Acreditando na força do pobre e do lugar, Milton Santos enfatizava, utilizando-se de uma expressão da professora Maria Adélia de Souza, que “todos os lugares são virtualmente mundiais”, (Santos, Milton. A natureza do espaço. São Paulo: Hucitec, 1996. Pág. 252) o próprio sentido da globalidade corresponderia a uma maior individualidade, e nessa relação unicidade-totalidade acreditava que tornava-se necessário encontrar os novos significados do mundo atual redescobrindo o lugar.

Aos pobres ele concedia a primazia de situar-se num ponto de intersecção com o futuro. Acreditava que o distanciamento ao totalitarismo da racionalidade transformava as imagens do conforto, da modernidade tecnológica, em miragens para aqueles que por não estarem inseridos nessa aceleração contemporânea, nesse mundo da profusão de sempre novos objetos, eram por ele caracterizados como “homens lentos”. E por assim ser, por escaparem dessa ventura vedada aos ricos e às classes médias, é que os pobres podem esquadrinhar as cidades e ver na diversidade a necessidade de transformação.


Como afirmou o geógrafo e ex-presidente da SBPC, Aziz Ab’Saber, Milton Santos foi um filósofo da Geografia.
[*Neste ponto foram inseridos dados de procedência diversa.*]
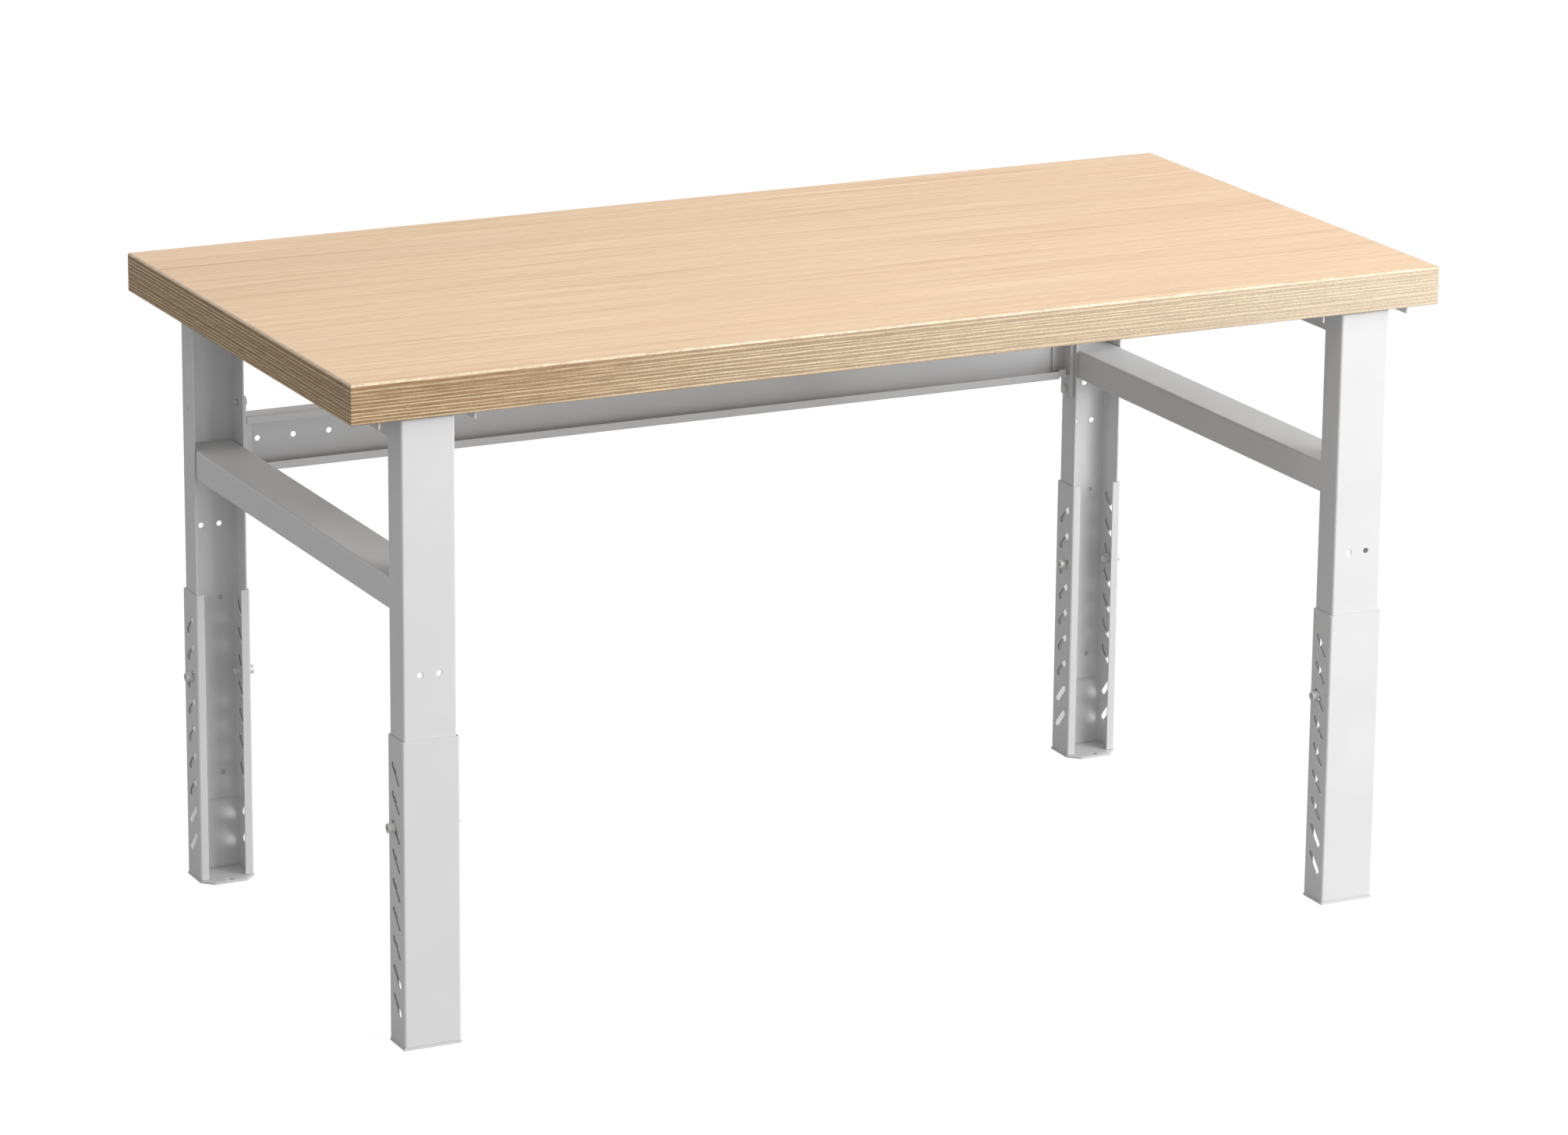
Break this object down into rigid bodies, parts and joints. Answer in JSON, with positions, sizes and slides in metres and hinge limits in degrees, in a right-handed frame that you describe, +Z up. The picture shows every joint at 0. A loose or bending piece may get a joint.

Procurou incorporar a crítica aos seus estudos geográficos num crescente resgate da concepção humanista, fundamentada na dialética marxista e no existencialismo sartriano. E assim, ele se impôs perante a Geografia mundial, e no Brasil se tornou um dos mais citados intelectuais do momento. Para confirmar a exceção, numa regra caracterizada pela formação cultural dominada por uma elite branca e “estrangeirizada”, a sua cor negra não foi barreira para que se consolidasse como uma das vozes altissonantes da universidade brasileira, e de nossa cultura de uma maneira geral. Autoridade que lhe permitia, inclusive, cobrar coerência de seus colegas de Academia, e a ser duro nas críticas à apatia em que vivia a universidade.

No seu último escrito, um artigo publicado pelo jornal Correio Braziliense, afirma que “por definição, vida intelectual e recusa a assumir idéias não combinam. Esse, aliás, é um traço distintivo entre os verdadeiros intelectuais e aqueles letrados que não precisam, não podem ou não querem mostrar, à luz do dia, o que pensam. (...) A apatia ainda está presente na maior parte do corpo professoral e estudantil, o que é sinal nada animador do estado de saúde cívico dessa camada social cuja primeira obrigação é constituir, como porta-voz, a vanguarda de uma atitude de inconformismo com os rumos atuais da vida pública” (Correio Braziliense, 03 de junho de 2001)

Milton Santos faleceu no mesmo dia que meu pai, Romualdo Pessoa Campos, também baiano, vereador por 16 anos pelo PTB, na cidade de Alagoinhas, e por cinco vezes secretário do legislativo daquela cidade, até ser preso após o golpe militar, em 1964, e ter desistido da política, tornando-se funcionário público do DNER até se aposentar. A altivez e o orgulho pelo seu trabalho alimentavam uma esperança de que o nosso país desse certo pelo esforço de cada um, como ele fazia.

24 de junho, dia de São João, tão lembrado pelos nordestinos. Um dia para ficar para sempre guardado na minha memória.

Um, cidadão do lugar, incorporado na força dos lentos, baiano do interior, embora quase anônimo me alimentou o orgulho de ser seu homônimo. O outro, também baiano, cidadão do mundo, esgrimindo na força de seus argumentos, de suas criações e elaborações intelectuais a esperança de outro mundo, de outra globalização. E a morte, a igualá-los na eternidade do meu pensamento, na afinidade dos meus sonhos, na consolidação das minhas crenças, e na afirmação das certezas de que embora curta a nossa vida nessa imensidão de tempo que gesta e desenvolve a humanidade, vale a pena lutar, mesmo sendo ela, a morte, a única certeza do porvir. Mas ela não deve nos desanimar, e sim nos reconfortar, na medida em que escapemos da nossa individualidade e possamos transferir nossos sentimentos humanistas para a construção de uma utopia, sem a qual a nossa existência não teria sentido.

Um comentário:

  1. Prezado colega, relembrando aquele que foi meu e seu inspirador no sentido de se fazer uma geográfia cidadã, deparei-me com seu texto sublime que presta tão digna homenagem ao grande mestre de todos os brasileiros. Nosso eterno Milton Santos. Como é gratificante saber que meu amado geógrafo continua vivo, inspirando e instigando corações e mentes daqueles que como ele procuram ser um intelectual público. Forte abraço e mais uma vez obrigado pelo brilhante texto.